Scripts that build objects
** BEGIN **
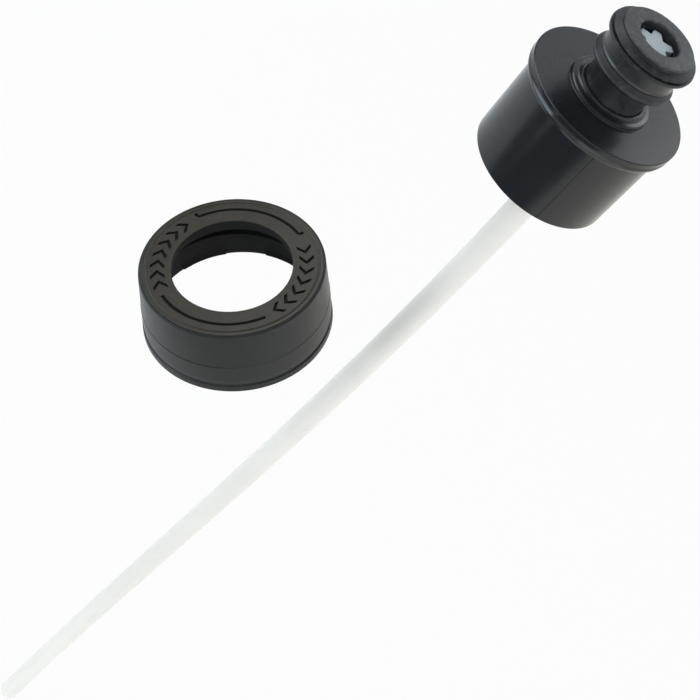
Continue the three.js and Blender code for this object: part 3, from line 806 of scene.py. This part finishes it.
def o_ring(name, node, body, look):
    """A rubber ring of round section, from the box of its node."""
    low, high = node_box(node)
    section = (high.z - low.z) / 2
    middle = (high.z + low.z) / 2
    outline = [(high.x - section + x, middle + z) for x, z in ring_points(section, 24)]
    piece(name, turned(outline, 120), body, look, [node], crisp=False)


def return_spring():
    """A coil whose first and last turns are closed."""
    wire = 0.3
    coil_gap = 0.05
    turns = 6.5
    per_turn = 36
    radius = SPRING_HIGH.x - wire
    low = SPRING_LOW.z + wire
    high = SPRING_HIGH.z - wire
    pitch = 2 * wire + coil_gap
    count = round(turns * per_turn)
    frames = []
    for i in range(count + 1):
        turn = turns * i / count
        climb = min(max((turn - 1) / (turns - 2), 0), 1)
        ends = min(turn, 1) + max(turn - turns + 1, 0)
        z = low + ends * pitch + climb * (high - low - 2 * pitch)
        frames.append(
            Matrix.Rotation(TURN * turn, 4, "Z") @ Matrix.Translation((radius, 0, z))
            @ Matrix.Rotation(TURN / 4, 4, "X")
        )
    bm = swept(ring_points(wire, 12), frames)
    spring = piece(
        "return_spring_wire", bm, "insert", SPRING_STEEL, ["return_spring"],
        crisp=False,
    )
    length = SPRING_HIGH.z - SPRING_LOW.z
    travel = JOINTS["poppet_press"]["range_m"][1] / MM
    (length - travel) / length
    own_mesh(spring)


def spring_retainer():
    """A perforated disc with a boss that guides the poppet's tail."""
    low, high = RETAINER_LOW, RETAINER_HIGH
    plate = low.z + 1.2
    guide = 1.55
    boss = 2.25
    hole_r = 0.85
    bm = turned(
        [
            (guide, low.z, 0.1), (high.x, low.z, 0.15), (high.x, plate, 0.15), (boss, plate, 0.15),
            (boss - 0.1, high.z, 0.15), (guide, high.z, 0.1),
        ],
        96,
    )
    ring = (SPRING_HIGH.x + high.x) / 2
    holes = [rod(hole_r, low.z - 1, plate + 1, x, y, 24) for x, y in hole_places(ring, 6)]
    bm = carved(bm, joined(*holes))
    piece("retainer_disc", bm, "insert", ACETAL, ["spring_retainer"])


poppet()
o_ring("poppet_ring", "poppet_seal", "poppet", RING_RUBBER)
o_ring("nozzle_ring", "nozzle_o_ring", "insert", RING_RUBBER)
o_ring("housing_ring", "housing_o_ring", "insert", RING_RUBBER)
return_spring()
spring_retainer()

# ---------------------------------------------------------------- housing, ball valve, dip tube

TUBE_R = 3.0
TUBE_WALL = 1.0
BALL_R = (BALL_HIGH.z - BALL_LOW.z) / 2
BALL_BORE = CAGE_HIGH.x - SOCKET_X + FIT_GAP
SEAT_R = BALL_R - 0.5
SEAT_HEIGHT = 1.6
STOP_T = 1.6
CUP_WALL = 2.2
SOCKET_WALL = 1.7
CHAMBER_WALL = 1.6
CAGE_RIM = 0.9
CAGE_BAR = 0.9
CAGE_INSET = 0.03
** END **
** BEGIN **
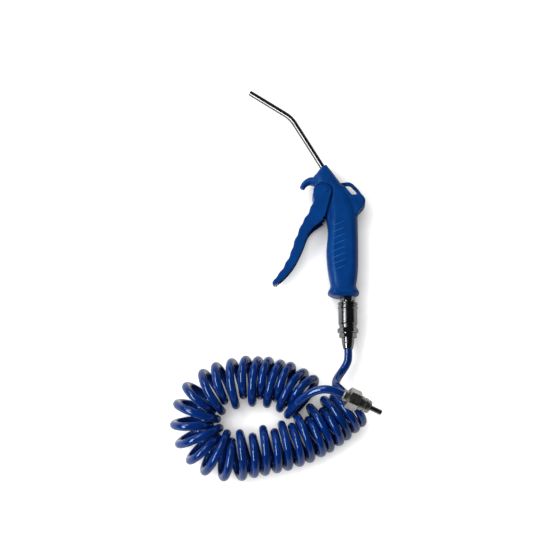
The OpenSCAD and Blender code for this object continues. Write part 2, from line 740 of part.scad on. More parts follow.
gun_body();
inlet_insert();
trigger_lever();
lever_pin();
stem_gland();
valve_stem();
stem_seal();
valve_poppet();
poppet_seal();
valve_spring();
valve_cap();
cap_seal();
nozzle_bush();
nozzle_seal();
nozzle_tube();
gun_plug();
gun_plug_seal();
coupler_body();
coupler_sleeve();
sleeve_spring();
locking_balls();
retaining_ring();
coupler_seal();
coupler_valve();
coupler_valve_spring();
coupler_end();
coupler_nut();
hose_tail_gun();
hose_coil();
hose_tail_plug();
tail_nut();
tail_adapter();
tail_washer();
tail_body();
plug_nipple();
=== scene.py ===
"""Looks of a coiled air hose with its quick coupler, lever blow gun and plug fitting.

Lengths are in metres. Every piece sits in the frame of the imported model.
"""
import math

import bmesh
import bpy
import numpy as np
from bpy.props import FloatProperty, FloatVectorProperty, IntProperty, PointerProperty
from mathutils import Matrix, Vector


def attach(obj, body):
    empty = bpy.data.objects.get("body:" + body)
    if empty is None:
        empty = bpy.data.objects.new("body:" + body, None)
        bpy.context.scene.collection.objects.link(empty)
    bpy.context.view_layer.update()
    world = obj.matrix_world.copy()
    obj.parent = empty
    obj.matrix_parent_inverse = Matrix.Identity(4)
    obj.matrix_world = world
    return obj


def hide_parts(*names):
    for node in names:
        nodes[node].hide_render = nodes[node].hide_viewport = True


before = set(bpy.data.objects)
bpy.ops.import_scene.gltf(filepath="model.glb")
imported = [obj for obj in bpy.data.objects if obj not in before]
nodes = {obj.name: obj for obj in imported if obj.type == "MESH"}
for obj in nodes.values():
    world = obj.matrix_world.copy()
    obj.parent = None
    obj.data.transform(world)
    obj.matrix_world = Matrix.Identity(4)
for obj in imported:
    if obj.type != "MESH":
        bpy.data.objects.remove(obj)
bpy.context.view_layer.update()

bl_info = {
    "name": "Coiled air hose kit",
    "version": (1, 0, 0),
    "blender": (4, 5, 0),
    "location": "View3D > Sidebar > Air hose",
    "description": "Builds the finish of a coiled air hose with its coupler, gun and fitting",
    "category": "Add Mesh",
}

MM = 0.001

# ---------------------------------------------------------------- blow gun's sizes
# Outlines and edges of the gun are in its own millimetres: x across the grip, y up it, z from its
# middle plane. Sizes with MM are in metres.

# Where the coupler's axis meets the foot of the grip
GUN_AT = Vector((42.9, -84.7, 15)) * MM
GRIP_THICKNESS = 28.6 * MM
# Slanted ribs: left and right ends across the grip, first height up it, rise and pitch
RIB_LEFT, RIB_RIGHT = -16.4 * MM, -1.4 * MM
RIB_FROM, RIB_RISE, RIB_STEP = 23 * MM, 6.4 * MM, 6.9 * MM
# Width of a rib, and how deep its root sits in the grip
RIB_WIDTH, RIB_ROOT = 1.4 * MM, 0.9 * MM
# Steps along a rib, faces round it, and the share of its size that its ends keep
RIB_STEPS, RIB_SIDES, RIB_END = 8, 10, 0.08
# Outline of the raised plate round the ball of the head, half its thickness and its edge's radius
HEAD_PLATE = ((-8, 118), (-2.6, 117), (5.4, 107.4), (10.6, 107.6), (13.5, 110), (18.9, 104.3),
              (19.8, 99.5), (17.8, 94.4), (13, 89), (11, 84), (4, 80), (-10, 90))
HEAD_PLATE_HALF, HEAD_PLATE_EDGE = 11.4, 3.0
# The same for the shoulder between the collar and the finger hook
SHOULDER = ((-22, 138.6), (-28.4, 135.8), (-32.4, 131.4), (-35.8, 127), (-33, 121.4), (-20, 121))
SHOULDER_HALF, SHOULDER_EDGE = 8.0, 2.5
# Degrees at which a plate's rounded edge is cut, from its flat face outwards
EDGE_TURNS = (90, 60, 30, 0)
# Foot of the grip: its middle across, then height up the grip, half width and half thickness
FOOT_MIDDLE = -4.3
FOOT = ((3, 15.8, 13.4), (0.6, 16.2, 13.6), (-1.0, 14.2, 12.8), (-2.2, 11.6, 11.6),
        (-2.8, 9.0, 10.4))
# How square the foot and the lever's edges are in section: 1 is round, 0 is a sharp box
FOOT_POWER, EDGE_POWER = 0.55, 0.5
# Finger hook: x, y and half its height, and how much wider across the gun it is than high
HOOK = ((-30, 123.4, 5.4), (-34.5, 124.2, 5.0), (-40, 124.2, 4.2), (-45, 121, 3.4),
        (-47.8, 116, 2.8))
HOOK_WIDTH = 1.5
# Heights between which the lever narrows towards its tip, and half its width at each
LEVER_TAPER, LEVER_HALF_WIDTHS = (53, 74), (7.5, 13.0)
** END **
◆ **EXERCISE GOAL**: Among the entries above, find the line with "Continue the three.js" and the line with "own_mesh(spring)"; give again exactly these two lines and all lines between them.

◆ **FULL ANSWER**:
Continue the three.js and Blender code for this object: part 3, from line 806 of scene.py. This part finishes it.
def o_ring(name, node, body, look):
    """A rubber ring of round section, from the box of its node."""
    low, high = node_box(node)
    section = (high.z - low.z) / 2
    middle = (high.z + low.z) / 2
    outline = [(high.x - section + x, middle + z) for x, z in ring_points(section, 24)]
    piece(name, turned(outline, 120), body, look, [node], crisp=False)


def return_spring():
    """A coil whose first and last turns are closed."""
    wire = 0.3
    coil_gap = 0.05
    turns = 6.5
    per_turn = 36
    radius = SPRING_HIGH.x - wire
    low = SPRING_LOW.z + wire
    high = SPRING_HIGH.z - wire
    pitch = 2 * wire + coil_gap
    count = round(turns * per_turn)
    frames = []
    for i in range(count + 1):
        turn = turns * i / count
        climb = min(max((turn - 1) / (turns - 2), 0), 1)
        ends = min(turn, 1) + max(turn - turns + 1, 0)
        z = low + ends * pitch + climb * (high - low - 2 * pitch)
        frames.append(
            Matrix.Rotation(TURN * turn, 4, "Z") @ Matrix.Translation((radius, 0, z))
            @ Matrix.Rotation(TURN / 4, 4, "X")
        )
    bm = swept(ring_points(wire, 12), frames)
    spring = piece(
        "return_spring_wire", bm, "insert", SPRING_STEEL, ["return_spring"],
        crisp=False,
    )
    length = SPRING_HIGH.z - SPRING_LOW.z
    travel = JOINTS["poppet_press"]["range_m"][1] / MM
    (length - travel) / length
    own_mesh(spring)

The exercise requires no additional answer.